El resto de la población, aterrorizada con la guerrilla política y la represión estatal, encontró en la acción política una manera de sentir ilusión, de forjar cohesión social. Los partidos y sus líderes defendían ideales, y por tanto, la política articulaba voluntades, aún cuando fueran contrapuestas en medio de las confrontaciones.

En esos años, las aspiraciones de mucha gente se ajustaban además a sus posibilidades reales. Los bajos salarios no causaban una delincuencia incontrolable; tampoco muchas protestas porque el gobierno había debilitado las organizaciones sociales y se mantenía al acecho de expresiones de inconformidad. El abuso seguía siendo el monopolio de unos pocos.

A partir de 1978 se abrió un período de esperanzas, de construcción de un orden cívico-democrático que sirviera de fundamento nacional. Según la visión política de la clase media con aspiraciones de dirigencia, un cambio de gobierno traería buenas nuevas. Pero para el año 2004, el  fracaso repetido del PRD al gobernar a espaldas de sus promesas de progreso y democracia, tuvo serias consecuencias negativas en el país.

Se retorció en su máxima expresión la esperanza de cohesión social mediante el civismo democrático que ese partido había proclamado por décadas.

Ante este fracaso político y sus correlatos socioeconómicos, la falta de reglas se aposentó en el país, y no existe actualmente un proyecto político con fuerza social e ideológica capaz de convocar las mejores energías para orientar la nación dominicana. El PLD rellena en el vacío, pero no ha logrado articular un proyecto social de cambio significativo.

En los últimos 30 años, cada go- bierno presenta un escenario similar de baja institucionalidad y alta corrupción. La dominicanidad ha derivado en una marrulla. “Buscársela” es término que devela el fenómeno. Se la buscan los ricos para acumular fortunas excesivas, las capas medias para sostener su precario estatus social o imitar a los de arriba, los pobres para sobrevivir o vivir más allá de sus posibilidades.

En una sociedad como la dominicana de alto desempleo, bajos salarios y precarios servicios públicos, no existen suficientes alternativas para que muchas personas progresen honestamente. Por eso, la corrupción y el robo azotan.

Cada nuevo episodio aberrante asombra a la población: la espectacularidad de bancos quebrados por sus propios dueños y gerentes, los asesinatos a quemarropa, los jóvenes acribillados por un robo callejero. Atemoriza no sólo el despojo de bienes, sino también la crueldad delincuencial.

Poco parece unir ahora la sociedad dominicana más allá de una retórica política hueca, una aspiración de progreso elusivo, o el miedo colectivo que genera la inseguridad.

No hay reglas claras ni siquiera para identificar refugio seguro.

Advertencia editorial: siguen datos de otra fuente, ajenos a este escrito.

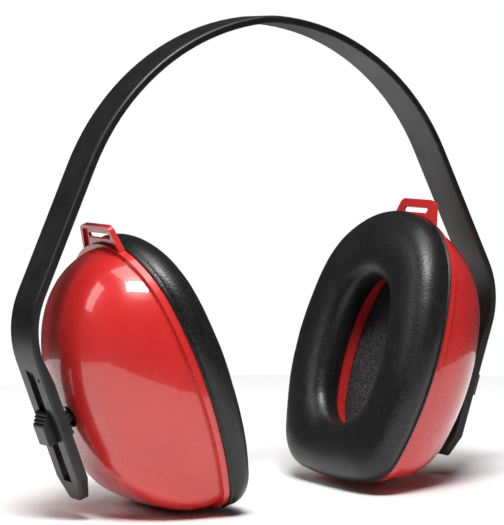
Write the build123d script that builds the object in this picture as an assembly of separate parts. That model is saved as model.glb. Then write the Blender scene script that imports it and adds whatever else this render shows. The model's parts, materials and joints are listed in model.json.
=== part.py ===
"""Earmuff hearing protector: one sprung headband, two cups on sliding ball pivots.

Frame: X runs across the head (left cup at -X), Y front to back, +Z up.
Origin: centre of the bottom of the object, at the foot of its lower cup.

Each side is built in its own cup frame and then placed. In the cup frame
x runs across the cup, y up the cup from the pivot axis, and z outward, away
from the head. z = 0 is the head-side face of the cup's flange.
"""
import os
from math import cos, radians, sin

from build123d import *

# ---- headband --------------------------------------------------------------
BAND_WIDTH = 18.6
BAND_THICKNESS = 3.0
BAND_OUTER_ROUNDING = 1.2
BAND_INNER_ROUNDING = 0.5
CROWN_RADIUS = 42.6          # tighter bend in the middle of the arch
CROWN_ANGLE = 5.4
ARCH_RADIUS = 95.2
UPPER_ARM_LEAN = 25.3        # outward lean from the vertical
UPPER_ARM_LENGTH = 52.7
ELBOW_RADIUS = 33.5
LOWER_ARM_LEAN = 19.5        # inward lean, the same as the cup's
LOWER_ARM_LENGTH = 57.5
LOWER_ARM_THICKNESS = 4.2
THICKENING_LENGTH = 9.0      # over which the band grows to that thickness

# ---- slot in each lower arm, where the cup slides up and down ----------------
PIVOT_FROM_ELBOW = 26.5      # along the lower arm, at the stored position
SLOT_WIDTH = 4.4
SLOT_ABOVE_PIVOT = 20.0
SLOT_BELOW_PIVOT = 18.0
SLIDER_RAISED = {"right": 2.5, "left": 0.0}  # how far up its slot each slider rests
RECESS_WIDTH = 6.0
RECESS_DEPTH = 1.6
RECESS_RAMP = 3.8
ENTRY_WIDTH = 6.2            # wide mouth at the slot's foot for fitting the slider
ENTRY_LENGTH = 5.0
PIT_ACROSS = 5.6             # small moulded pit beside the slot's top
PIT_RADIUS = 0.8
PIT_DEPTH = 0.9
TIP_TAPER_LENGTH = 9.0
TIP_HALF_WIDTH = 3.8
TIP_ROUNDING = 1.6

# ---- cup shell ---------------------------------------------------------------
ARM_STANDOFF = 45.8          # flange face to the middle of the band's thickness
RIM_TOP = 56.6               # above the pivot axis
RIM_ARCS = ((39.3, 71.6), (103.0, 41.1), (16.9, 59.9))
FLANGE_THICKNESS = 2.75
FLANGE_STEP = 1.8
SHELL_WALL = 2.0
DOME_HEIGHT = 37.8
DOME_FULLNESS = 2.2          # exponent of the dome's superellipse profile
DOME_SECTIONS = 11
DOME_LAST_ANGLE = 87         # of 90; the small cap above the last section is level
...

Todo espacio puede ser asediado por un malhechor, cualquier persona puede ser sujeto de abuso.

Mucha gente tiene buenas intenciones, pero la sociedad como tal no logra articular referentes normativos que forjen afinidades para la civilidad más allá de la autodefensa.

La dominicanidad está a la intemperie. Carece de sombrillas ideológicas y paraguas políticos. En el vacío, resuena la mano dura como la magia de quien no tiene nada más trascendente que aspirar para gestar orden social.